The Last Movie is often compared to Jodorowsky’s work, especially for its aesthetic and his brush with editing the film. However, as a failure born out of success, and as a doomed labor of love made possible by legacy media taking financial risks on new, incorrigible talent, Van Dyke Parks’ 1967 album Song Cycle provides a compelling corollary, even for its inversion of Americana towards psychedelic and alienating ends.
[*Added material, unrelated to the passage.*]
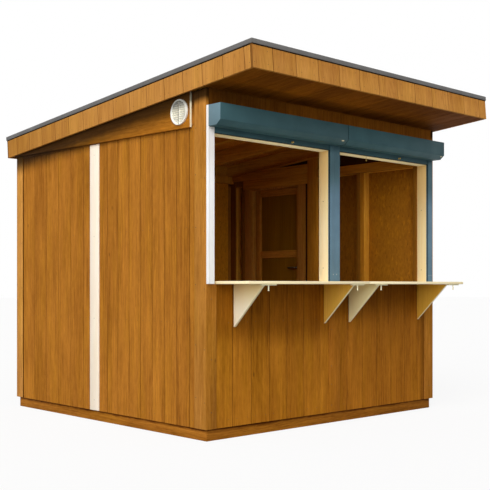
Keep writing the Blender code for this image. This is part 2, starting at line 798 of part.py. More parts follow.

Parks famously worked with Brian Wilson on “Good Vibrations,” a pop hit that demonstrated the possible score to be had by allowing artists to go off the deep end.
While “Good Vibrations” topped the charts and was an absolute smash, Song Cycle was so odd, so impossible to promote, that Warner Brothers ran ads trumpeting: “How we lost $35,509.50 on ‘The Album of the Year’ (Dammit).”
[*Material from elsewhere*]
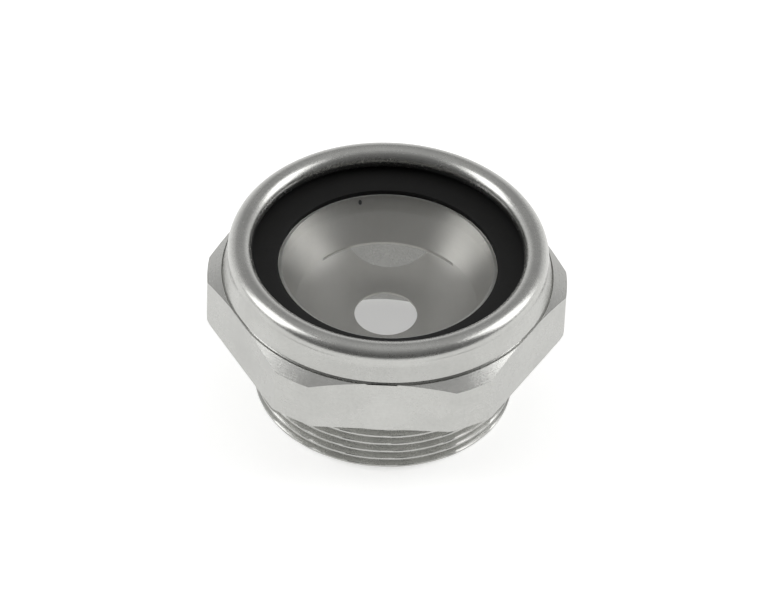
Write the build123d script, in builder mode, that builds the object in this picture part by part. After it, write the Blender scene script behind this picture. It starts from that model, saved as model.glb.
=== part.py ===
"""Tank level gauge: an aluminium screw-in sight glass with a pressed reflector behind the window.

The origin is the centre of the seat face, the underside of the hexagon. +Z is the viewing side and
the threaded shank runs down to -Z. All sizes are in millimetres.
"""
import math
import os

from build123d import *

os.makedirs("parts", exist_ok=True)

# Hexagon: bar stock with the corners turned down and a coned shoulder.
hex_across_flats = 75.0
hex_corner_reach = 3.5
hex_corner_height = 11.9
hex_under_chamfer = 0.5
shoulder_angle = 28.0

# Neck and rolled bead that holds the glass.
neck_foot_inset = 0.1
neck_taper = 0.95
neck_wall = 2.15
neck_undercut_radius = 0.45
bead_tube_radius = 2.8
bead_swell = 0.05

# Threaded shank, G 2: drawn plain at the thread's major diameter.
thread_major_radius = 29.8
shank_length = 20.4
shank_end_chamfer = 1.5

# Bore towards the tank and the pocket for the glass stack.
bore_radius = 25.0
bore_end_chamfer = 0.3
dish_bore_radius = 29.6
dish_bore_floor = 1.0
ledge_height = 9.6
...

Despite industry attempts at humiliation, artists like Parks and Hopper remain unbowed. “I have received that,” Parks says, “Crow tastes fine.”
Parks relates the way that contemporary independent-minded artists have received his work years later, and how they hold something in common. “They understand we have an urgency which is not cute to mute and we need to stay involved in our work and agitate the sensibilities through some way….So this is what I speak of when I speak of the authority of failure….My joy has been in doing it.”
Dennis Hopper expounds even further on this urge to create, beyond just the joy of doing it. “Making things is agony. I hate to make movies. But I’ve got to do it. It justifies my existence. If I couldn’t, I’d destroy myself.”
He destroys Stern, he sticks his tongue out at the camera, and he makes his personal movie: a box-office bomb, a pyrrhic victory that leads to his (second) extended banishment from Hollywood and resultant unraveling. Barthes might not have considered a creature like Hopper in his original formulation, but there was power in the focus on the author’s figurative death.
Tellingly, the Universal executives also spoke truth: it wasn’t until after Hopper’s actual death in 2010 that The Last Movie would be resurrected to receive a critical reevaluation.